Friday, September 4, 2020

Trump as avatar -- art as antidote

Trump is the avatar of resentment. His genius is composed of it and it’s his power. Hillary and her clan seemed to think everyone who counts would see things her way. Well this is a wake up call for the woke. The general population has grown confused and moody on an empty-calorie cultural diet of escapist entertainment and endless sporting events created only to con them into buying things they don’t need for a promised life that doesn’t exist. Someone better start pumping value back into daily existence like quality universal education, affordable decent housing for everyone, and something to believe in and hold on to or we’re going to have a mess on our hands.

This isn’t about politics, it’s about life with no meaning, no attainment beyond the envy of strangers, and the meager and fleeting joy in buying a bigger pickup or getting a new tattoo. Humans as animals can only be abused so long and then they begin to agitate, to deviate, and to express their repressed aspirations. The machinery of state long before Trump arrived has been manipulating institutions and incentives to loot the value created by the economic system and move it to the top, and what we have here is a predictable reaction. Devotion to Trump is not about his policies, blind and ignorant vandalism mostly, but in his robust ‘fuck you’ to all that benign ‘we’ve got your back’ bullshit from a government devoted to marketing lives and selling its citizens cheap to large corporations.

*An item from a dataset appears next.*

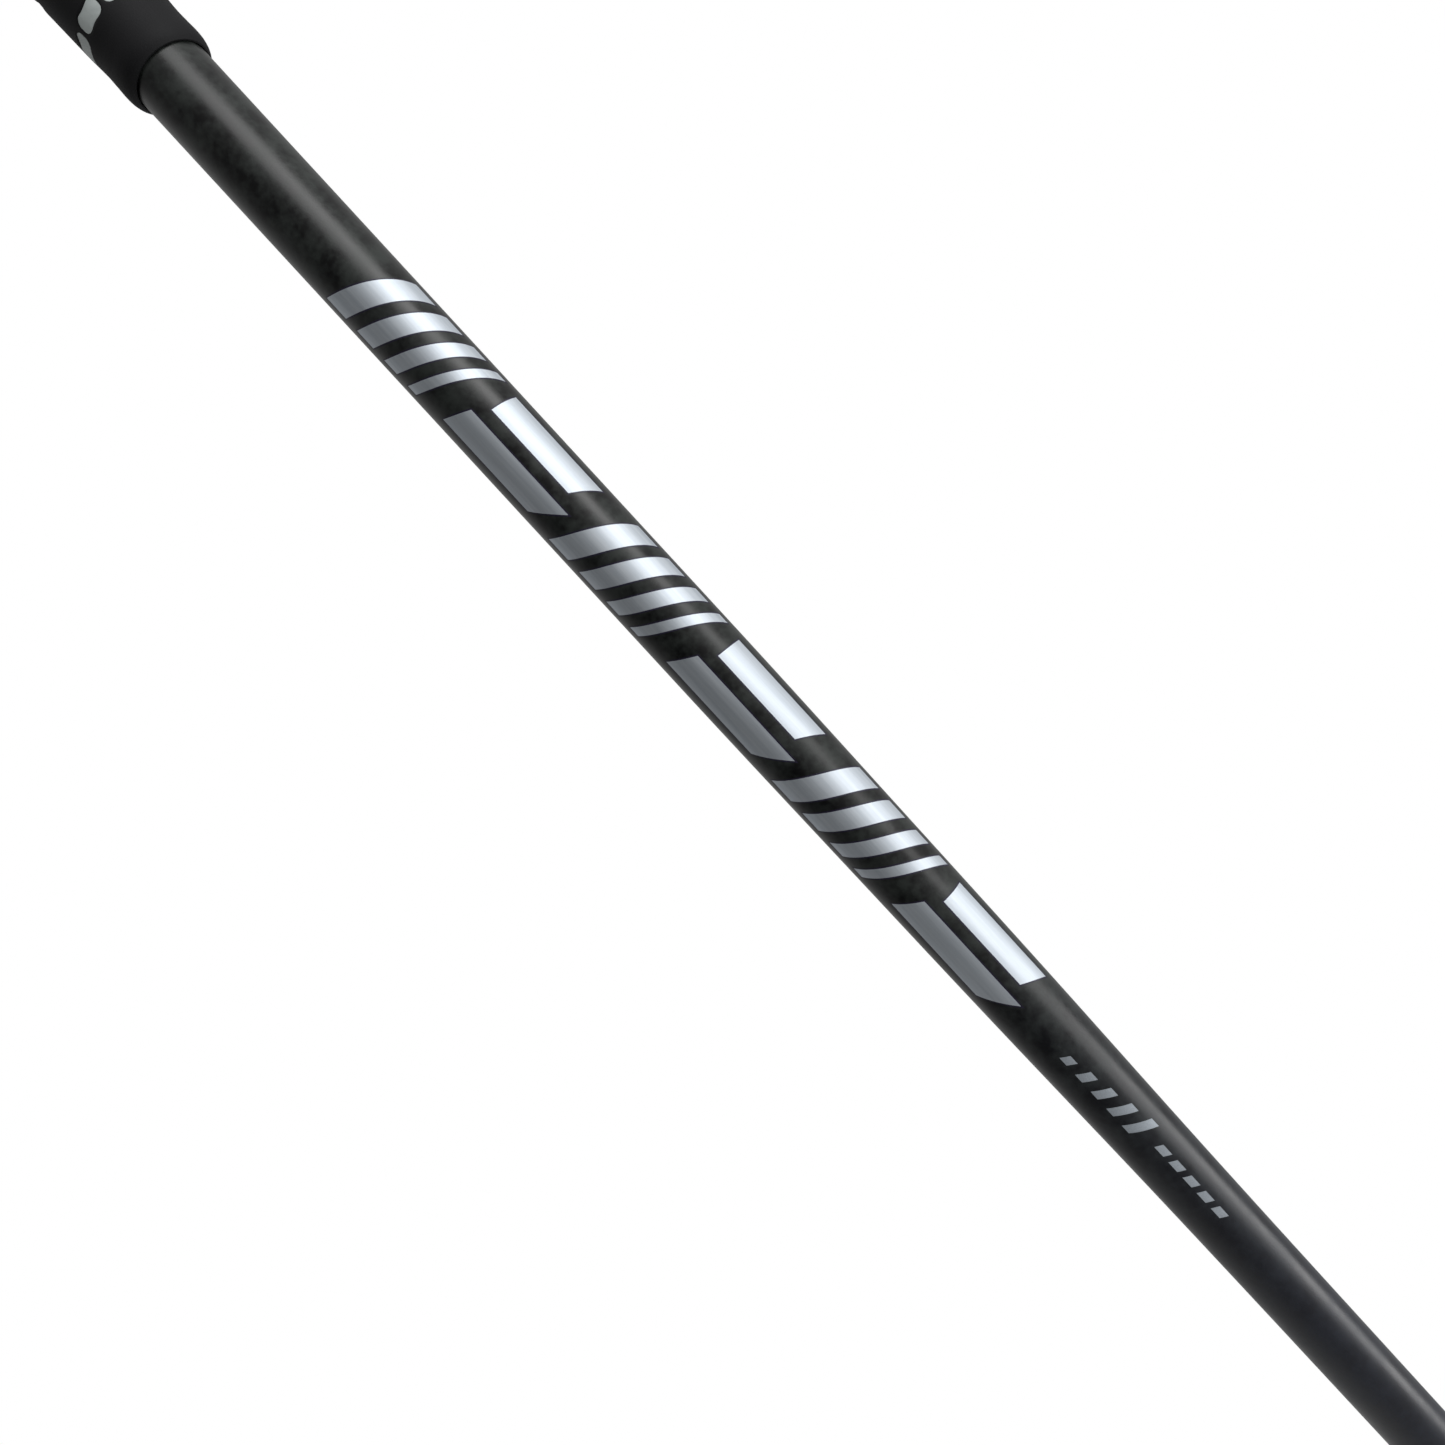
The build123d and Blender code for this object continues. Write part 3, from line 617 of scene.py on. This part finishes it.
def twill_finish(name, gloss_coat):
    """Twill as raised yarns. The yarns of one way are painted lighter than the others, a painted sheen in
    place of the light that real twill catches one way or the other.

    The fibres along each yarn are drawn 0.14 mm wide, far coarser than real, to show.
    """
    finish, tree, spots = start_finish(name)
    bias = (0, 0, math.radians(45))
    yarns = add_node(
        tree, "ShaderNodeMapping", {"Vector": spots, "Rotation": bias, "Scale": (0.5, 0.5, 0.5)}
    )
    split = add_node(tree, "ShaderNodeSeparateXYZ", {0: yarns})
    across, along = split.outputs["X"], split.outputs["Y"]
    column = add_node(tree, "ShaderNodeMath", {0: across}, operation="FLOOR")
    row = add_node(tree, "ShaderNodeMath", {0: along}, operation="FLOOR")
    step = add_node(tree, "ShaderNodeMath", {0: column, 1: row}, operation="ADD")
    phase = add_node(tree, "ShaderNodeMath", {0: step, 1: 4.0}, operation="FLOORED_MODULO")
    warp_up = add_node(tree, "ShaderNodeMath", {0: phase, 1: 1.5}, operation="LESS_THAN")
    crowns = []
    for place in (across, along):
        part = add_node(tree, "ShaderNodeMath", {0: place}, operation="FRACT")
        aside = add_node(tree, "ShaderNodeMath", {0: part, 1: 0.5}, operation="SUBTRACT")
        fall = add_node(tree, "ShaderNodeMath", {0: aside, 1: aside}, operation="MULTIPLY")
        crowns.append(add_node(tree, "ShaderNodeMath", {0: fall, 1: -4.0, 2: 1.0}, operation="MULTIPLY_ADD"))
    yarn = add_node(tree, "ShaderNodeMix", {0: warp_up, 2: crowns[1], 3: crowns[0]})
    fibres = []
    for scale in ((0.6, 14, 1), (14, 0.6, 1)):
        drawn = add_node(tree, "ShaderNodeMapping", {"Vector": yarns, "Scale": scale})
        fibres.append(add_node(tree, "ShaderNodeTexNoise", {"Vector": drawn, "Scale": 1.0, "Detail": 2.0}))
    fibre = add_node(tree, "ShaderNodeMix", {0: warp_up, 2: fibres[0], 3: fibres[1]})
    # Painted sheen: the yarns of one way get a lighter colour (0.7) than the others (0.15), as if lit and
    # shaded by the lamp. Fibre streaks are added on top, and the sum sets the colour between near black and
    # dark grey.
    painted_yarn_sheen = add_node(tree, "ShaderNodeMix", {0: warp_up, 2: 0.15, 3: 0.7})
    fibre_streaks_and_painted_sheen = add_node(tree, "ShaderNodeMath", {0: fibre, 1: 0.45, 2: painted_yarn_sheen}, operation="MULTIPLY_ADD")
    black = add_node(
        tree, "ShaderNodeMix", {0: fibre_streaks_and_painted_sheen, 6: linear("#060708"), 7: linear("#2c2f34")}, data_type="RGBA"
    )
    height = add_node(tree, "ShaderNodeMath", {0: fibre, 1: 0.2, 2: yarn}, operation="MULTIPLY_ADD")
    weave = add_node(tree, "ShaderNodeBump", {"Height": height, "Distance": 0.08 * MM, "Strength": 0.5})
    rough = add_node(tree, "ShaderNodeMix", {0: warp_up, 2: 0.48, 3: 0.34})
    end_finish(
        tree,
        Base_Color=black.outputs[2],
        Metallic=0.35,
        Roughness=rough,
        Normal=weave,
        Coat_Weight=1.0,
        Coat_Roughness=gloss_coat,
    )
    return finish


gloss_twill = twill_finish("gloss_twill_carbon", 0.12)
satin_twill = twill_finish("satin_twill_carbon", 0.28)
dress("crown_panel", gloss_twill)
dress("toe_sole_panel", satin_twill)
dress("heel_sole_panel", satin_twill)

# ---- Sight mark on the crown ----
# A pale arrowhead in the same silver ink, pad-printed on the middle of the crown's front edge. The player
# lines the ball up with it.
crown = frame["nodes"]["crown_panel"]
arrow_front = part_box("crown_panel")[0].y + 4 * MM
arrow_spread = 6 * MM
arrow_depth = 4.5 * MM
arrow_stroke = 1.5 * MM
arrow_steps = 12
arrow_lifts = (-0.02 * MM, 0.04 * MM)
vertices, faces = [], []
for side in (-1, 1):
    start = len(vertices)
    for i in range(arrow_steps + 1):
        share = i / arrow_steps
        for j in (0, 1):
            x = side * arrow_spread * share
            y = arrow_front + arrow_depth * share + j * arrow_stroke
            _, spot, upward, _ = crown.ray_cast(Vector((x, y, 0.1)), Vector((0, 0, -1)))
            for lift in arrow_lifts:
                vertices.append(spot + upward * lift)
    for i in range(arrow_steps):
        k = start + i * 4
        faces.append((k + 1, k + 5, k + 7, k + 3))
        faces.append((k, k + 2, k + 6, k + 4))
        faces.append((k, k + 4, k + 5, k + 1))
        faces.append((k + 2, k + 3, k + 7, k + 6))
sight_mark = solid_piece("crown_sight_mark", vertices, faces, ink, place=Matrix())
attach(sight_mark, "head")

# ---- Sole badge, weights, washer and retainer ----
# The badge is stamped aluminium, spun-brushed and stuck down. The weights are sintered tungsten, faced on a
# lathe, so their rings run about their own middles. The hosel screw's washer is turned aluminium, and the
# ring that keeps the screw in is moulded nylon.


def faced_finish(name, node, dark, light, low_rough, high_rough):
    """A metal face with cutting rings 0.33 mm apart about the middle of one piece, which fan its shine."""
    finish, tree, spots = start_finish(name)
    centre = middle(node) / MM
    centred = add_node(tree, "ShaderNodeVectorMath", {0: spots, 1: tuple(centre)}, operation="SUBTRACT")
    radius = add_node(tree, "ShaderNodeVectorMath", {0: centred}, operation="LENGTH").outputs["Value"]
    rings = add_node(
        tree, "ShaderNodeTexNoise", {"W": radius, "Scale": 3.0, "Detail": 2.0}, noise_dimensions="1D"
    )
    tone = add_node(tree, "ShaderNodeMix", {0: rings, 6: linear(dark), 7: linear(light)}, data_type="RGBA")
    shine = add_node(
        tree, "ShaderNodeMapRange", {"Value": rings, "To Min": low_rough, "To Max": high_rough}
    )
    cuts = add_node(tree, "ShaderNodeBump", {"Height": rings, "Distance": 0.015 * MM, "Strength": 0.5})
    end_finish(tree, Metallic=1.0, Base_Color=tone.outputs[2], Roughness=shine, Normal=cuts)
    return finish


faced = (
    ("sole_badge", "spun_aluminium", "#9a9ea3", "#c4c8cc", 0.22, 0.36),
    ("rear_weight", "faced_tungsten_rear", "#55575b", "#7d7f84", 0.25, 0.38),
    ("front_weight", "faced_tungsten_front", "#55575b", "#7d7f84", 0.25, 0.38),
)
for node, name, dark, light, low_rough, high_rough in faced:
    dress(node, faced_finish(name, node, dark, light, low_rough, high_rough))
dress("hosel_screw_washer", bright)

# Undyed nylon is milky and waxy, and light sinks a little way into it.
nylon, tree, spots = start_finish("natural_nylon")
mottle = add_node(tree, "ShaderNodeTexNoise", {"Vector": spots, "Scale": 1 / 2.0, "Detail": 3.0})
milk = add_node(
    tree, "ShaderNodeMix", {0: mottle, 6: linear("#cfcabc"), 7: linear("#e2decf")}, data_type="RGBA"
)
waxy = add_node(tree, "ShaderNodeMapRange", {"Value": mottle, "To Min": 0.4, "To Max": 0.55})
end_finish(tree, Base_Color=milk.outputs[2], Roughness=waxy, Subsurface_Weight=0.1, Subsurface_Scale=0.001)
dress("hosel_screw_retainer", nylon)

# ---- Screws ----
# Alloy steel with a six-lobed socket, cold-forged and tumbled, then given a thin nickel plate. One holds
# the sleeve in the hosel, and the other two hold the weights.

# The tumbling leaves dents about 0.5 mm wide, which break up the plate's warm shine.
nickel, tree, spots = start_finish("tumbled_nickel_plate")
pits = add_node(tree, "ShaderNodeTexNoise", {"Vector": spots, "Scale": 1 / 0.5, "Detail": 3.0})
plate = add_node(
    tree, "ShaderNodeMix", {0: pits, 6: linear("#8f8d88"), 7: linear("#bfbdb7")}, data_type="RGBA"
)
shine = add_node(tree, "ShaderNodeMapRange", {"Value": pits, "To Min": 0.2, "To Max": 0.34})
dents = add_node(tree, "ShaderNodeBump", {"Height": pits, "Distance": 0.01 * MM, "Strength": 0.5})
end_finish(tree, Metallic=1.0, Base_Color=plate.outputs[2], Roughness=shine, Normal=dents)
for screw in ("hosel_screw", "rear_weight_screw", "front_weight_screw"):
    dress(screw, nickel)

# ---- Floor ----
# A sheet of matt white studio paper under the head. It thins out to nothing well before its edge, so the
# white room has no line across it.

# Paper fibres cloud it faintly every 3 mm, and it has no shine.
paper, tree, spots = start_finish("matt_white_paper")
fibres = add_node(tree, "ShaderNodeTexNoise", {"Vector": spots, "Scale": 1 / 3.0, "Detail": 3.0})
white = add_node(
    tree, "ShaderNodeMix", {0: fibres, 6: linear("#f6f6f5"), 7: linear("#fcfcfb")}, data_type="RGBA"
)
paper_reach = (680, 540)
sheet = add_node(
    tree, "ShaderNodeMapping", {"Vector": spots, "Scale": (1 / paper_reach[0], 1 / paper_reach[1], 1)}
)
reach = add_node(tree, "ShaderNodeVectorMath", {0: sheet}, operation="LENGTH").outputs["Value"]
fading = add_node(tree, "ShaderNodeMapRange", {"Value": reach, "From Min": 1.0, "From Max": 0.45})
end_finish(tree, Base_Color=white.outputs[2], Roughness=0.95, Alpha=fading)
half_floor = 0.95
floor_corners = [(-half_floor, -half_floor, 0), (half_floor, -half_floor, 0)]
floor_corners += [(half_floor, half_floor, 0), (-half_floor, half_floor, 0)]
floor_place = Matrix.Translation((0.06, 0.02, -0.2 * MM))
floor = solid_piece("floor", floor_corners, [(0, 1, 2, 3)], paper, place=floor_place)

# ---- Light ----
# A white room, with a black flag low in front of the shaft that keeps its lower side dark. One long softbox
# lies along the shaft, a small one stands low at the toe's side, and a wide one hangs over the floor.
room = bpy.data.worlds.new("white_room")
bpy.context.scene.world = room
room.use_nodes = True
tree = room.node_tree
tree.nodes.clear()
flag_turn = math.radians(-52)
flag_way = -face_way * math.cos(flag_turn) + top_way * math.sin(flag_turn)
look = add_node(tree, "ShaderNodeTexCoord", {}).outputs["Generated"]
facing = add_node(tree, "ShaderNodeVectorMath", {0: look, 1: tuple(flag_way)}, operation="DOT_PRODUCT")
shaded = add_node(
    tree,
    "ShaderNodeMapRange",
    {"Value": facing.outputs["Value"], "From Min": 0.97, "From Max": 0.25, "To Min": 0.03, "To Max": 0.45},
)
seen = add_node(tree, "ShaderNodeLightPath", {}).outputs["Is Camera Ray"]
strength = add_node(tree, "ShaderNodeMix", {0: seen, 2: shaded, 3: 1.0})
glow = add_node(tree, "ShaderNodeBackground", {"Color": (1, 1, 1, 1), "Strength": strength})
add_node(tree, "ShaderNodeOutputWorld", {"Surface": glow})


def softbox(name, centre, target, along, length, width, power):
    """A lamp at centre that faces target, with its long side along one way."""
    light = bpy.data.lights.new(name, "AREA")
    light.shape = "RECTANGLE"
    light.size = length
    light.size_y = width
    light.energy = power
    lamp = bpy.data.objects.new(name, light)
    bpy.context.scene.collection.objects.link(lamp)
    back = (centre - target).normalized()
    side = (along - back * along.dot(back)).normalized()
    turned = Matrix((side, back.cross(side), back)).transposed().to_4x4()
    lamp.matrix_world = Matrix.Translation(centre) @ turned


foot = ground_point + butt_way * (grip_mouth - 157.7 * MM)
key_turn = math.radians(50)
key_way = -face_way * math.cos(key_turn) + top_way * math.sin(key_turn)
key_distance = 1.2
softbox("side_softbox", foot + key_way * key_distance, foot, butt_way, 2.0, 0.5, 6.3)
softbox("low_softbox", Vector((-0.9, 0.25, 0.45)), Vector((0.34, 0, 0.5)), Vector((0, 0, 1)), 0.6, 0.5, 4)
softbox("high_softbox", Vector((-0.1, 1.3, 2.0)), Vector((0.2, 0.0, 0.3)), Vector((1, 0, 0)), 1.8, 0.9, 14)

# ---- Camera ----
# It looks square at the shaft's line from close by, a little to one side of it. It is rolled so that the
# grip is at the upper left and the shaft runs down to the lower right.
view_distance = 211.8 * MM
view_aside = 6.2 * MM
roll = math.radians(47.37)
right_way = top_way * math.sin(roll) - butt_way * math.cos(roll)
above_way = butt_way * math.sin(roll) + top_way * math.cos(roll)
eye = foot - face_way * view_distance - top_way * view_aside
lens = bpy.data.cameras.new("camera")
lens.sensor_width = 36
lens.lens = 28.28
lens.clip_start = 0.01
camera = bpy.data.objects.new("camera", lens)
bpy.context.scene.collection.objects.link(camera)
view_turn = Matrix((right_way, above_way, right_way.cross(above_way))).transposed().to_4x4()
camera.matrix_world = Matrix.Translation(eye) @ view_turn
bpy.context.scene.camera = camera
bpy.context.scene.view_settings.view_transform = "Standard"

As an emergency measure, I’d suggest an IV of original art, organic and locally produced, at least until the fever subsides, anxieties abate, and people begin to find enough satisfaction and fulfillment in their own lives to stop finding fault with each other. Art is the distillation of a culture’s perceptions, its needs and desires, and all systems of control seek to manipulate and neuter it. In totalitarian states artists are imprisoned and art is destroyed but in a capitalist democracy a tax-driven institutional obscurity is used to muffle honest expression and to deny independent artists access to their own communities. At some point artists and the public will begin to find each other through alternative venues, outdoor painting events and organized studio tours, and psychic healing will begin. After that honorable work for a reasonable wage with enough free time and societal support to pursue whatever the hell anyone wants would be nice, finally a healthy place to live and no Trumps nowhere.